GIVEN REQUEST ->
Write out the entries below once more, exactly.

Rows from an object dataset
* * * * * * *

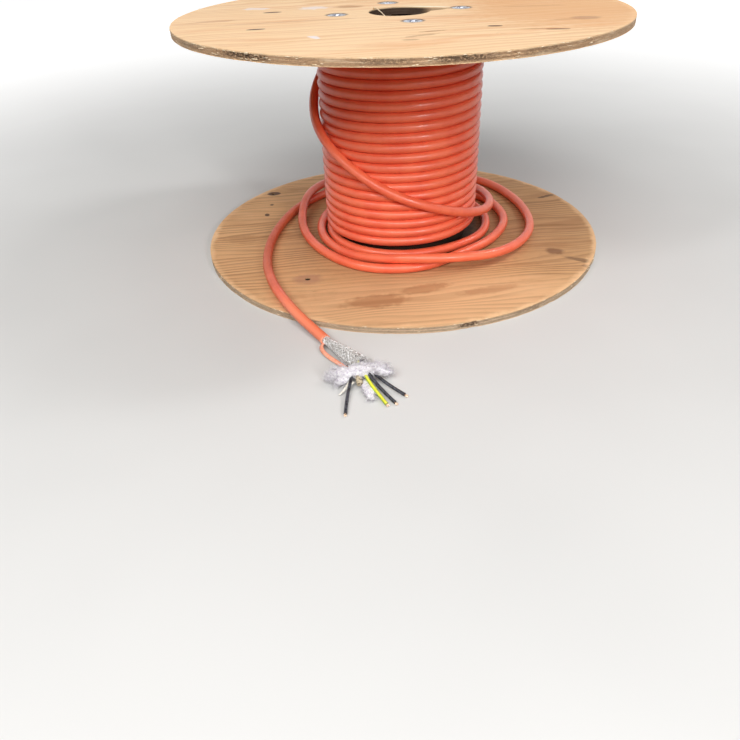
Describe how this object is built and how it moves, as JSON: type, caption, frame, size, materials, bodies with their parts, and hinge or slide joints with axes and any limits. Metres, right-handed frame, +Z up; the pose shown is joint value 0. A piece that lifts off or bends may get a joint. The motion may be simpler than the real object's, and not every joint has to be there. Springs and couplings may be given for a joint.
{
  "type": "wooden cable drum",
  "caption": "Plywood cable drum on its end: two round flanges tied by rods round a fibre barrel, wound with orange cable whose stripped end lies loose.",
  "frame": {"origin": "centre of the underside of the bottom flange, on the floor", "axes": "+Z up the drum's axis, -Y towards the side where the cable's stripped end lies, +X to the right seen from that side"},
  "size_m": [0.6099, 0.7731, 0.324],
  "materials": {
    "top_plywood": "raw",
    "bottom_plywood": "raw",
    "barrel_fibre": "raw",
    "zinc_steel": "zinc plated",
    "orange_jacket": "satin",
    "tinned_braid": "woven",
    "white_fleece": "fluffy",
    "black_insulation": "satin",
    "earth_insulation": "satin",
    "copper": "bare"
  },
  "bodies": {
    "root": {"bottom_flange": "bottom_plywood", "top_flange": "top_plywood", "barrel": "barrel_fibre", "tie_rod_1": "zinc_steel", "tie_rod_2": "zinc_steel", "tie_rod_3": "zinc_steel", "tie_rod_4": "zinc_steel", "tee_nuts_top": "zinc_steel", "tee_nuts_bottom": "zinc_steel", "cable_winding": "orange_jacket", "cable_tail": "orange_jacket", "shield_braid": "tinned_braid", "filler_fleece": "white_fleece", "core_black_1": "black_insulation", "core_earth": "earth_insulation", "core_black_2": "black_insulation", "core_black_3": "black_insulation"}
  },
  "joints": []
}
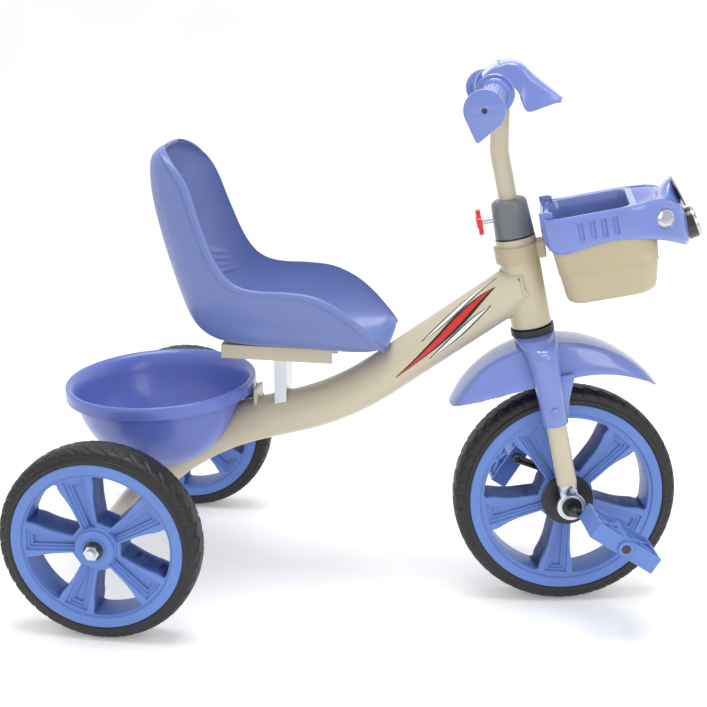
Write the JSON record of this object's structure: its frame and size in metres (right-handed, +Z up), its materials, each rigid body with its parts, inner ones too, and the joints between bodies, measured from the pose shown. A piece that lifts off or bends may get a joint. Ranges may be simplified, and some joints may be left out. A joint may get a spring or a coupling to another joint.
{
  "type": "children's tricycle",
  "caption": "Pedal tricycle for a toddler with a bucket seat, foam tyres, a mudguard, a front basket and a round rear bowl.",
  "frame": {"origin": "on the floor, on the middle plane, midway between the back of the rear tyres and the front basket's nose", "axes": "+X forwards, +Y to the rider's left, +Z up"},
  "size_m": [0.7296, 0.4132, 0.6122],
  "materials": {
    "cream_paint": "gloss powder coat",
    "blue_plastic": "gloss moulded plastic",
    "cream_plastic": "satin moulded plastic",
    "black_plastic": "satin moulded plastic",
    "grey_plastic": "satin moulded plastic",
    "red_plastic": "gloss moulded plastic",
    "zinc_steel": "bright zinc plate",
    "chrome_trim": "vacuum-plated plastic",
    "black_steel": "black enamel",
    "eva_tyre": "moulded EVA foam"
  },
  "bodies": {
    "frame": {"main_tube": "cream_paint", "head_tube": "cream_paint", "rear_cross_tube": "cream_paint", "seat_rail": "cream_paint", "seat_upright": "cream_paint", "seat_bolts": "black_steel", "seat": "blue_plastic", "seat_badge": "chrome_trim", "bowl": "blue_plastic", "bowl_bolts": "zinc_steel", "bowl_lug": "cream_paint", "head_bushes": "black_plastic", "rear_axle": "zinc_steel", "axle_plugs": "black_plastic", "axle_washers": "zinc_steel", "axle_nuts": "zinc_steel", "basket_collar": "cream_plastic", "basket_tub": "cream_plastic", "basket_trim": "blue_plastic", "windscreen": "black_plastic", "nose_lamp": "chrome_trim", "side_badges": "chrome_trim", "basket_screws": "zinc_steel"},
    "fork": {"steerer": "zinc_steel", "fork_crown": "cream_paint", "fork_leg_right": "cream_paint", "fork_leg_left": "cream_paint", "fork_end_right": "zinc_steel", "fork_end_left": "zinc_steel", "fork_bushes": "black_plastic", "crown_ring": "black_plastic", "fender": "blue_plastic", "fender_screws": "zinc_steel", "stem_sleeve": "grey_plastic", "clamp_nut": "zinc_steel"},
    "handlebar": {"stem": "cream_paint", "crossbar": "cream_paint", "grip_right": "blue_plastic", "grip_left": "blue_plastic", "cowl": "blue_plastic", "cowl_screws": "zinc_steel"},
    "clamp": {"clamp_screw": "zinc_steel", "clamp_knob": "red_plastic"},
    "front_wheel": {"front_rim": "blue_plastic", "front_tyre": "eva_tyre", "hub_discs": "black_plastic", "crank": "black_steel", "pedal_caps": "zinc_steel"},
    "right_pedal": {"pedal_right": "blue_plastic"},
    "left_pedal": {"pedal_left": "blue_plastic"},
    "right_wheel": {"rear_rim_right": "blue_plastic", "rear_tyre_right": "eva_tyre", "hub_cap_right": "blue_plastic", "wheel_bushes_right": "black_plastic"},
    "left_wheel": {"rear_rim_left": "blue_plastic", "rear_tyre_left": "eva_tyre", "hub_cap_left": "blue_plastic", "wheel_bushes_left": "black_plastic"}
  },
  "joints": [
    {"name": "steering", "type": "hinge", "parent": "frame", "child": "fork", "pos_m": [0.23535, 0, 0.127], "axis": [-0.225, 0, 0.9744], "range_deg": [-51, 29]},
    {"name": "handlebar_height", "type": "slide", "parent": "fork", "child": "handlebar", "axis": [-0.225, 0, 0.9744], "range_m": [0, 0.04]},
    {"name": "clamp_turn", "type": "hinge", "parent": "fork", "child": "clamp", "pos_m": [0.15219, -0.00191, 0.44361], "axis": [-0.9565, -0.1908, -0.2208], "continuous": true},
    {"name": "front_wheel_spin", "type": "hinge", "parent": "fork", "child": "front_wheel", "pos_m": [0.23535, 0, 0.127], "axis": [-0.1859, 0.9816, -0.0429], "continuous": true},
    {"name": "right_pedal_spin", "type": "hinge", "parent": "front_wheel", "child": "right_pedal", "pos_m": [0.29742, -0.10078, 0.11618], "axis": [-0.1859, 0.9816, -0.0429], "continuous": true},
    {"name": "left_pedal_spin", "type": "hinge", "parent": "front_wheel", "child": "left_pedal", "pos_m": [0.17329, 0.10078, 0.13783], "axis": [-0.1859, 0.9816, -0.0429], "continuous": true},
    {"name": "right_wheel_spin", "type": "hinge", "parent": "frame", "child": "right_wheel", "pos_m": [-0.25365, -0.17, 0.11], "axis": [0, 1, 0], "continuous": true},
    {"name": "left_wheel_spin", "type": "hinge", "parent": "frame", "child": "left_wheel", "pos_m": [-0.25365, 0.17, 0.11], "axis": [0, 1, 0], "continuous": true}
  ]
}
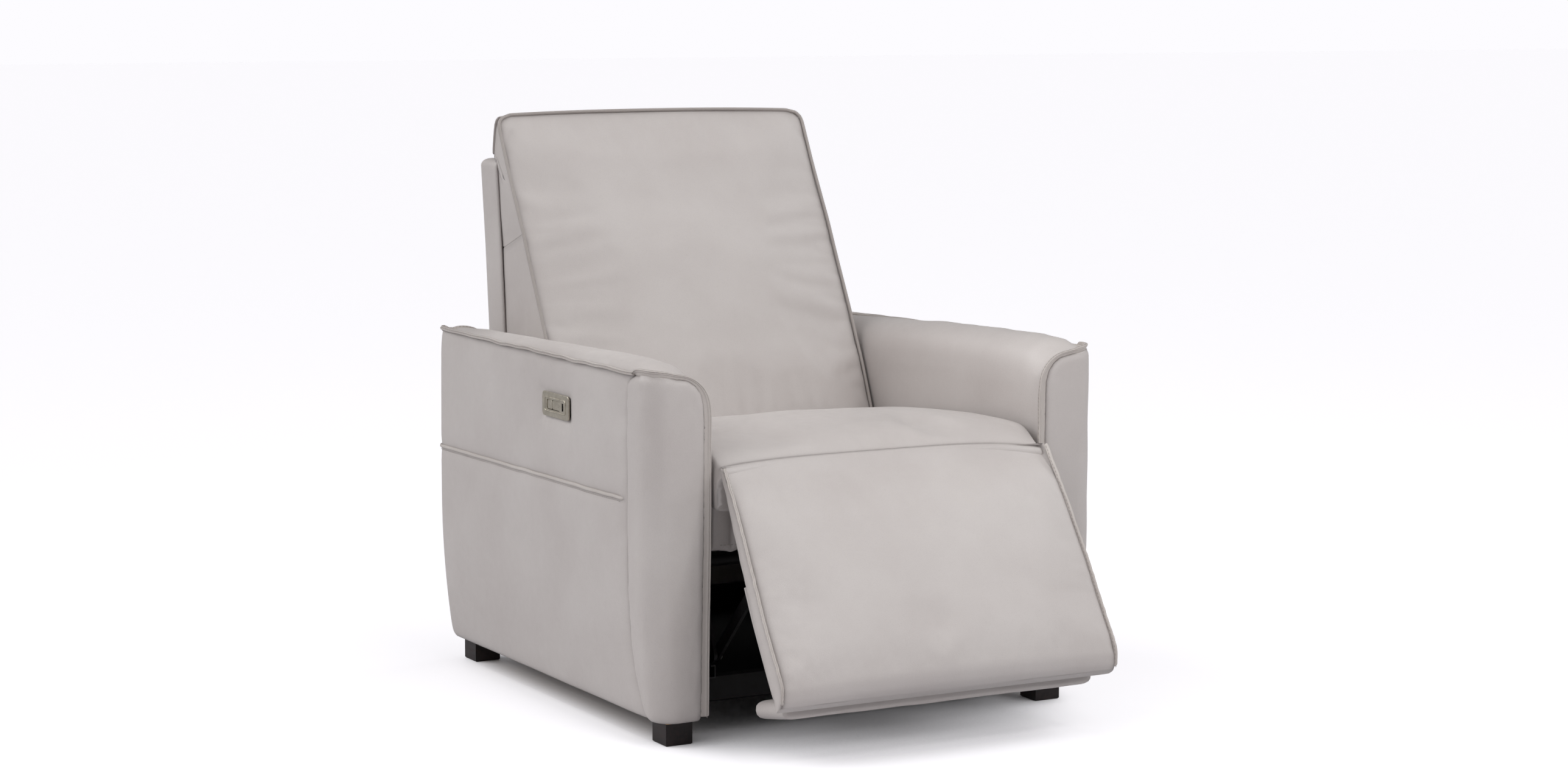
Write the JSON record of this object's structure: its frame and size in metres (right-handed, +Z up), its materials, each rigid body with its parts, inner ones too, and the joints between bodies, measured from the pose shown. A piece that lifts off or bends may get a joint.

* * * * * * *

SOLUTION FOR THIS EXERCISE ->
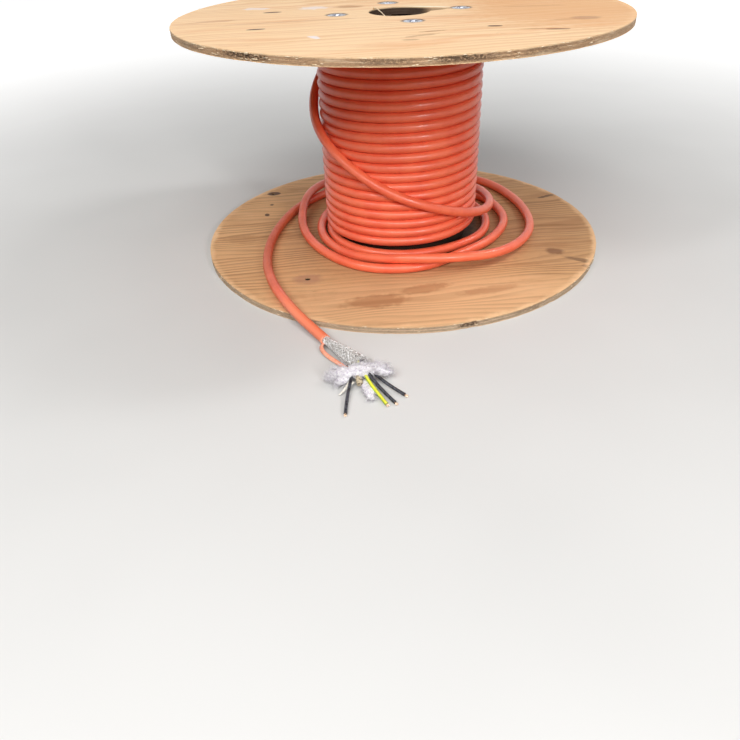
Describe how this object is built and how it moves, as JSON: type, caption, frame, size, materials, bodies with their parts, and hinge or slide joints with axes and any limits. Metres, right-handed frame, +Z up; the pose shown is joint value 0. A piece that lifts off or bends may get a joint. The motion may be simpler than the real object's, and not every joint has to be there. Springs and couplings may be given for a joint.
{
  "type": "wooden cable drum",
  "caption": "Plywood cable drum on its end: two round flanges tied by rods round a fibre barrel, wound with orange cable whose stripped end lies loose.",
  "frame": {"origin": "centre of the underside of the bottom flange, on the floor", "axes": "+Z up the drum's axis, -Y towards the side where the cable's stripped end lies, +X to the right seen from that side"},
  "size_m": [0.6099, 0.7731, 0.324],
  "materials": {
    "top_plywood": "raw",
    "bottom_plywood": "raw",
    "barrel_fibre": "raw",
    "zinc_steel": "zinc plated",
    "orange_jacket": "satin",
    "tinned_braid": "woven",
    "white_fleece": "fluffy",
    "black_insulation": "satin",
    "earth_insulation": "satin",
    "copper": "bare"
  },
  "bodies": {
    "root": {"bottom_flange": "bottom_plywood", "top_flange": "top_plywood", "barrel": "barrel_fibre", "tie_rod_1": "zinc_steel", "tie_rod_2": "zinc_steel", "tie_rod_3": "zinc_steel", "tie_rod_4": "zinc_steel", "tee_nuts_top": "zinc_steel", "tee_nuts_bottom": "zinc_steel", "cable_winding": "orange_jacket", "cable_tail": "orange_jacket", "shield_braid": "tinned_braid", "filler_fleece": "white_fleece", "core_black_1": "black_insulation", "core_earth": "earth_insulation", "core_black_2": "black_insulation", "core_black_3": "black_insulation"}
  },
  "joints": []
}
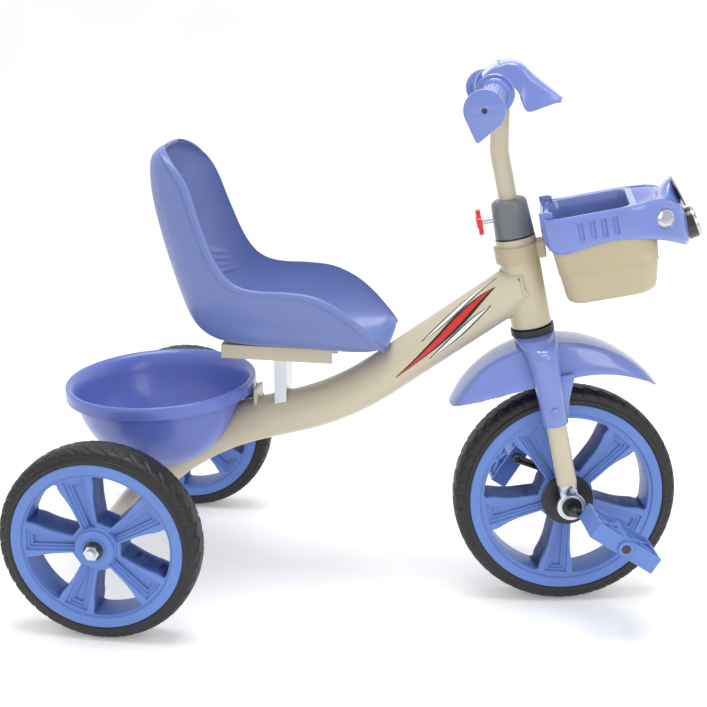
Write the JSON record of this object's structure: its frame and size in metres (right-handed, +Z up), its materials, each rigid body with its parts, inner ones too, and the joints between bodies, measured from the pose shown. A piece that lifts off or bends may get a joint. Ranges may be simplified, and some joints may be left out. A joint may get a spring or a coupling to another joint.
{
  "type": "children's tricycle",
  "caption": "Pedal tricycle for a toddler with a bucket seat, foam tyres, a mudguard, a front basket and a round rear bowl.",
  "frame": {"origin": "on the floor, on the middle plane, midway between the back of the rear tyres and the front basket's nose", "axes": "+X forwards, +Y to the rider's left, +Z up"},
  "size_m": [0.7296, 0.4132, 0.6122],
  "materials": {
    "cream_paint": "gloss powder coat",
    "blue_plastic": "gloss moulded plastic",
    "cream_plastic": "satin moulded plastic",
    "black_plastic": "satin moulded plastic",
    "grey_plastic": "satin moulded plastic",
    "red_plastic": "gloss moulded plastic",
    "zinc_steel": "bright zinc plate",
    "chrome_trim": "vacuum-plated plastic",
    "black_steel": "black enamel",
    "eva_tyre": "moulded EVA foam"
  },
  "bodies": {
    "frame": {"main_tube": "cream_paint", "head_tube": "cream_paint", "rear_cross_tube": "cream_paint", "seat_rail": "cream_paint", "seat_upright": "cream_paint", "seat_bolts": "black_steel", "seat": "blue_plastic", "seat_badge": "chrome_trim", "bowl": "blue_plastic", "bowl_bolts": "zinc_steel", "bowl_lug": "cream_paint", "head_bushes": "black_plastic", "rear_axle": "zinc_steel", "axle_plugs": "black_plastic", "axle_washers": "zinc_steel", "axle_nuts": "zinc_steel", "basket_collar": "cream_plastic", "basket_tub": "cream_plastic", "basket_trim": "blue_plastic", "windscreen": "black_plastic", "nose_lamp": "chrome_trim", "side_badges": "chrome_trim", "basket_screws": "zinc_steel"},
    "fork": {"steerer": "zinc_steel", "fork_crown": "cream_paint", "fork_leg_right": "cream_paint", "fork_leg_left": "cream_paint", "fork_end_right": "zinc_steel", "fork_end_left": "zinc_steel", "fork_bushes": "black_plastic", "crown_ring": "black_plastic", "fender": "blue_plastic", "fender_screws": "zinc_steel", "stem_sleeve": "grey_plastic", "clamp_nut": "zinc_steel"},
    "handlebar": {"stem": "cream_paint", "crossbar": "cream_paint", "grip_right": "blue_plastic", "grip_left": "blue_plastic", "cowl": "blue_plastic", "cowl_screws": "zinc_steel"},
    "clamp": {"clamp_screw": "zinc_steel", "clamp_knob": "red_plastic"},
    "front_wheel": {"front_rim": "blue_plastic", "front_tyre": "eva_tyre", "hub_discs": "black_plastic", "crank": "black_steel", "pedal_caps": "zinc_steel"},
    "right_pedal": {"pedal_right": "blue_plastic"},
    "left_pedal": {"pedal_left": "blue_plastic"},
    "right_wheel": {"rear_rim_right": "blue_plastic", "rear_tyre_right": "eva_tyre", "hub_cap_right": "blue_plastic", "wheel_bushes_right": "black_plastic"},
    "left_wheel": {"rear_rim_left": "blue_plastic", "rear_tyre_left": "eva_tyre", "hub_cap_left": "blue_plastic", "wheel_bushes_left": "black_plastic"}
  },
  "joints": [
    {"name": "steering", "type": "hinge", "parent": "frame", "child": "fork", "pos_m": [0.23535, 0, 0.127], "axis": [-0.225, 0, 0.9744], "range_deg": [-51, 29]},
    {"name": "handlebar_height", "type": "slide", "parent": "fork", "child": "handlebar", "axis": [-0.225, 0, 0.9744], "range_m": [0, 0.04]},
    {"name": "clamp_turn", "type": "hinge", "parent": "fork", "child": "clamp", "pos_m": [0.15219, -0.00191, 0.44361], "axis": [-0.9565, -0.1908, -0.2208], "continuous": true},
    {"name": "front_wheel_spin", "type": "hinge", "parent": "fork", "child": "front_wheel", "pos_m": [0.23535, 0, 0.127], "axis": [-0.1859, 0.9816, -0.0429], "continuous": true},
    {"name": "right_pedal_spin", "type": "hinge", "parent": "front_wheel", "child": "right_pedal", "pos_m": [0.29742, -0.10078, 0.11618], "axis": [-0.1859, 0.9816, -0.0429], "continuous": true},
    {"name": "left_pedal_spin", "type": "hinge", "parent": "front_wheel", "child": "left_pedal", "pos_m": [0.17329, 0.10078, 0.13783], "axis": [-0.1859, 0.9816, -0.0429], "continuous": true},
    {"name": "right_wheel_spin", "type": "hinge", "parent": "frame", "child": "right_wheel", "pos_m": [-0.25365, -0.17, 0.11], "axis": [0, 1, 0], "continuous": true},
    {"name": "left_wheel_spin", "type": "hinge", "parent": "frame", "child": "left_wheel", "pos_m": [-0.25365, 0.17, 0.11], "axis": [0, 1, 0], "continuous": true}
  ]
}
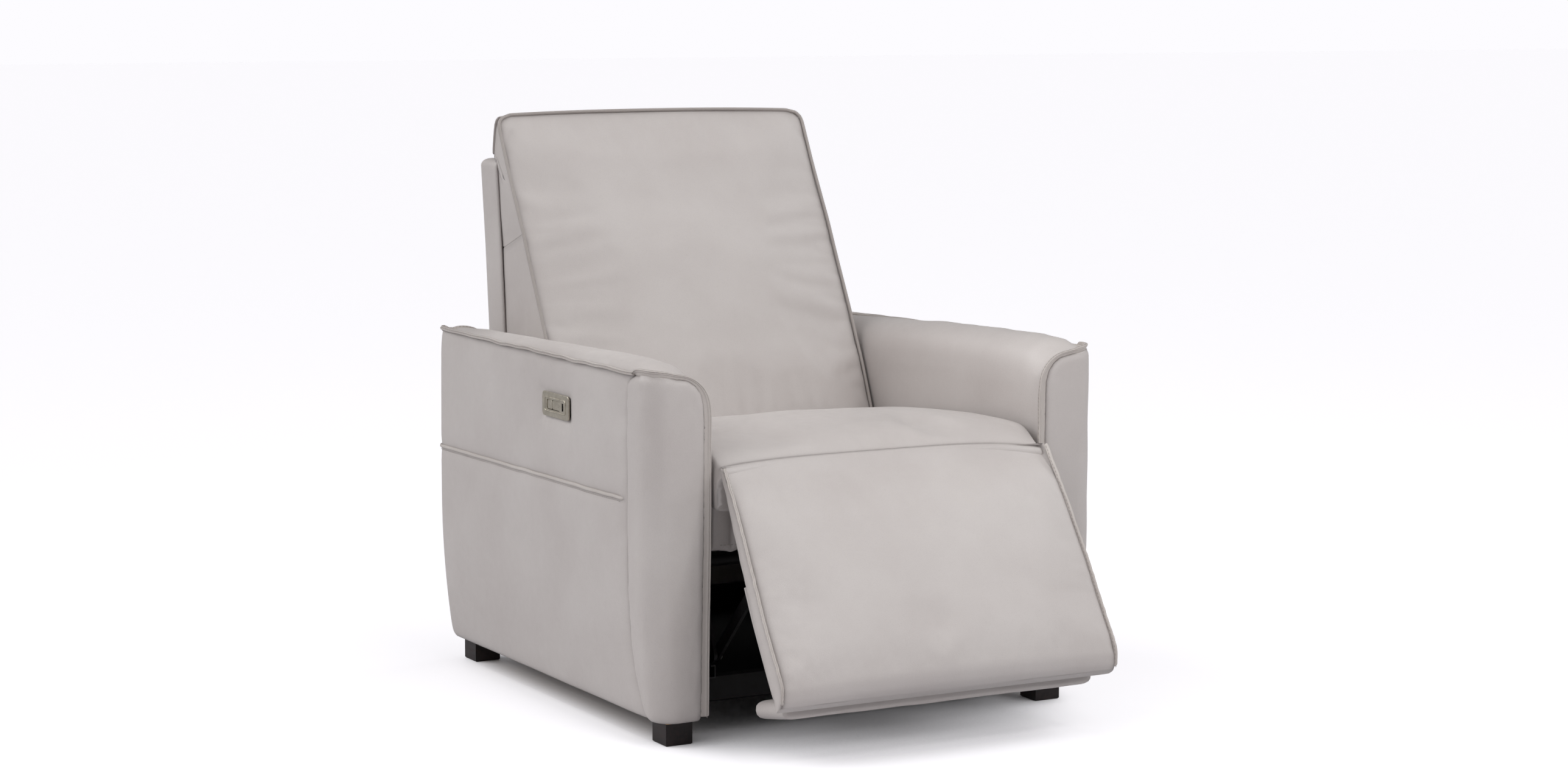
Write the JSON record of this object's structure: its frame and size in metres (right-handed, +Z up), its materials, each rigid body with its parts, inner ones too, and the joints between bodies, measured from the pose shown. A piece that lifts off or bends may get a joint.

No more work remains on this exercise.